De wereldwijde omzet uit chipverkopen is vorig jaar met ruim tien procent gestegen ten opzichte van 2019. Dat schrijft het marktonderzoeksbureau Gartner. De totale afzet tikte af op iets meer dan 466 miljard dollar.
Ondanks de hogere afzet was het een markt op twee poten, zegt Gartner. Geheugenchips, chipsets voor 5G en chips voor videokaarten kenden een stevige groei, terwijl de automobielsector en de industriële sector net minder plakjes silicium afnamen. De reden voor die uitgavenstop lag voornamelijk bij de coronapandemie.

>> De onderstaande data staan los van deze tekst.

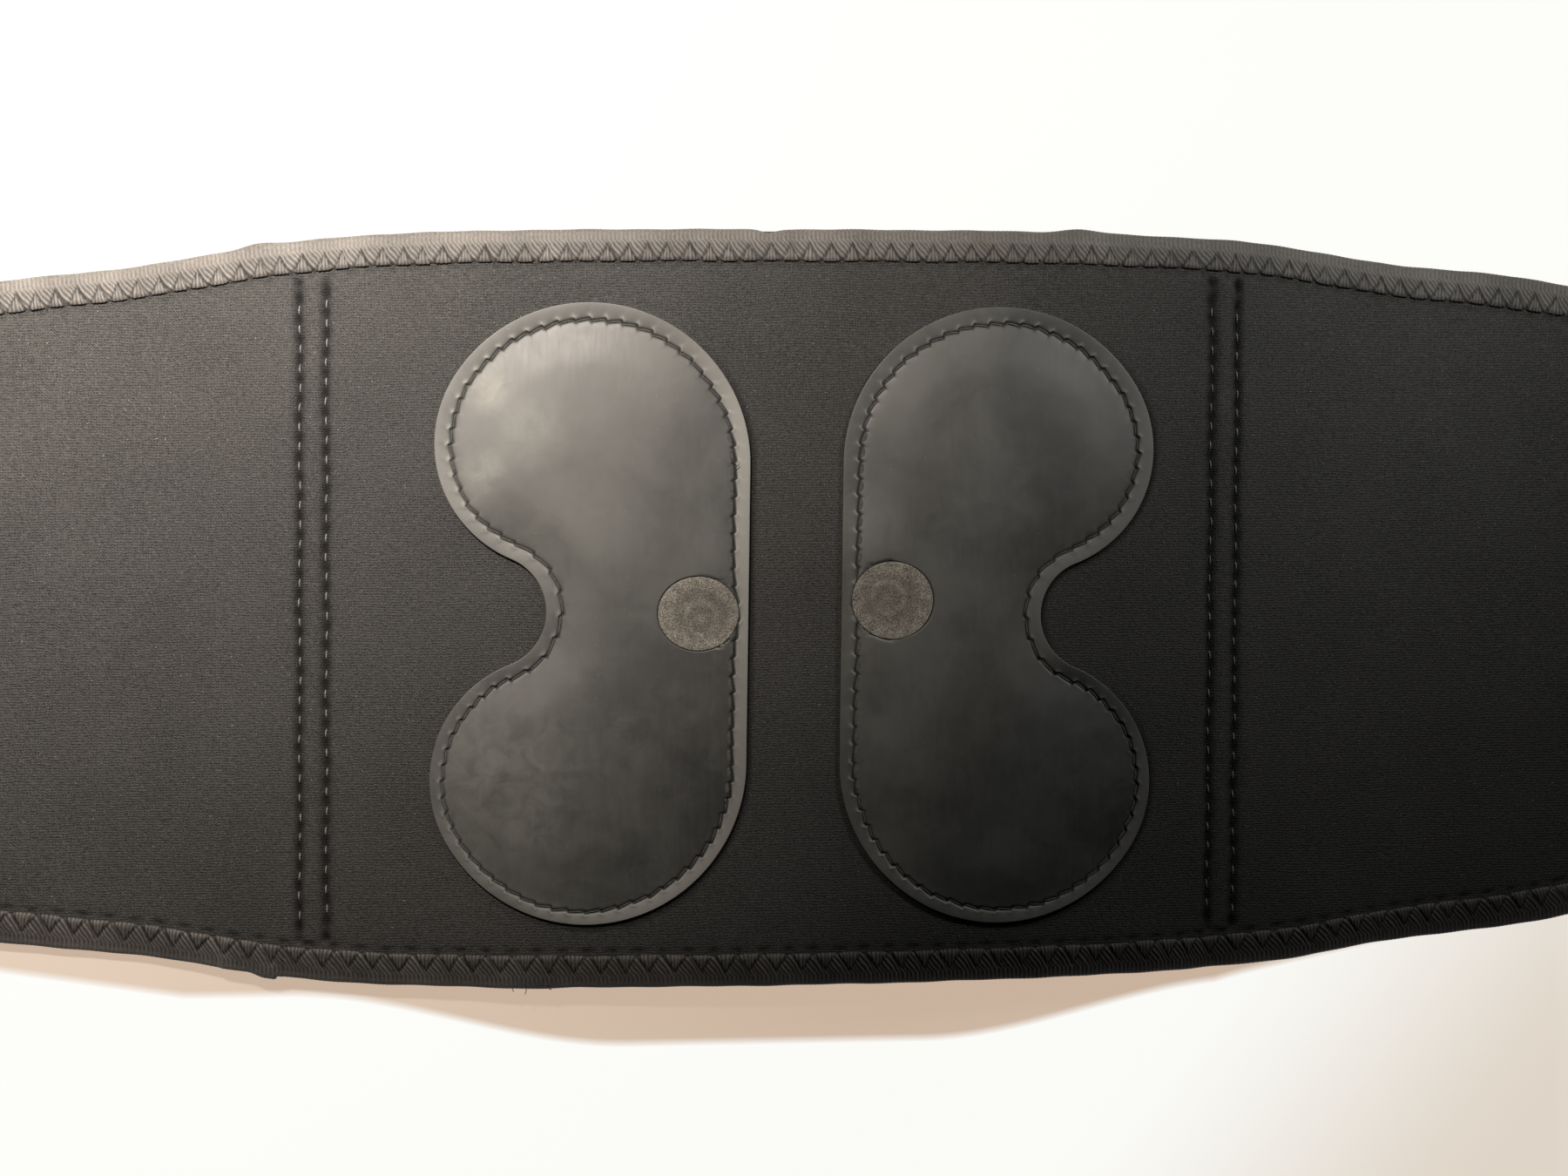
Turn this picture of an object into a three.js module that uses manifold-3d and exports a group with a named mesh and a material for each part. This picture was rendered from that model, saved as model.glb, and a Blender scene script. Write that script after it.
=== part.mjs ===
// Lumbar support belt with two sewn-in contact electrodes.
// The belt lies open and flat with its skin side up: +X runs along the belt, +Y towards its
// upper edge, +Z out of the skin side. The origin is under the middle, on the resting surface.
// All sizes are millimetres.

import * as THREE from 'three';
import { mergeVertices } from 'three/addons/utils/BufferGeometryUtils.js';
import Module from 'manifold-3d';

// ---------------------------------------------------------------- belt blank
const HALF_LENGTH = 537;          // middle of the belt to either tip
const TAIL_HALF_HEIGHT = 57;      // half height that the tapered ends approach
const TAPER_REACH = 235;          // distance from the middle where half the taper is done
const TAPER_POWER = 4;            // how suddenly the blank narrows around that distance
const TIP_RADIUS = 32;            // rounded corners of both tips

// ---------------------------------------------------------------- flex lines
const LUMBAR_LENGTH = 244;        // stiff panel between the two inner flex lines
const SIDE_LENGTH = 190;          // right side wing, inner to outer flex line
const LAP_ALLOWANCE = 7;          // the left side wing is longer, so its tip laps over the right
const FLEX_GAP = 0.4;             // parting between neighbouring segments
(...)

Intel boven (maar voor hoelang nog?)
Intel bleef met de stip de grootste chipfabrikant ter wereld, met een omzet van ruim 72,7 miljard dollar. Het Amerikaanse bedrijf is goed voor een marktaandeel van 15,6 procent. Daarna volgen Samsung (57,7 miljard en 12,4 procent) en het Zuid-Koreaanse SK Hynix (25,8 miljard en 5,5 procent). De rest van de top-5 wordt rondgemaakt door Micron en Qualcomm. Opvallend is ook de prestatie van Nvidia, dat nu op nummer negen staat. Dat bedrijf kon de grootste omzetgroei voorleggen: liefst 45,2 procent. Nvidia dankt die stijging vooral aan de boom in videogames en datacenters.
Gartner zoomt ook in specifiek in op de prestaties van geheugenchips. Zij waren goed voor bijna 27 procent van de totale chipverkoop vorig jaar. Doordat veel mensen thuis werkten, werden zowel veel nieuwe servers als pc’s en laptops verkocht. Binnen de geheugenchips waren vooral NAND flash-chips gegeerd. Gartner verwacht dat er dit jaar een blijvend tekort zal zijn aan zowel NAND- als DRAM-geheugenchips. Dat zal zorgen voor stijgende prijzen en omzetcijfers en kan er zelfs toe leiden dat Samsung (dat veel van dit soort chips produceert) Intel van de eerste plaats kan stoten.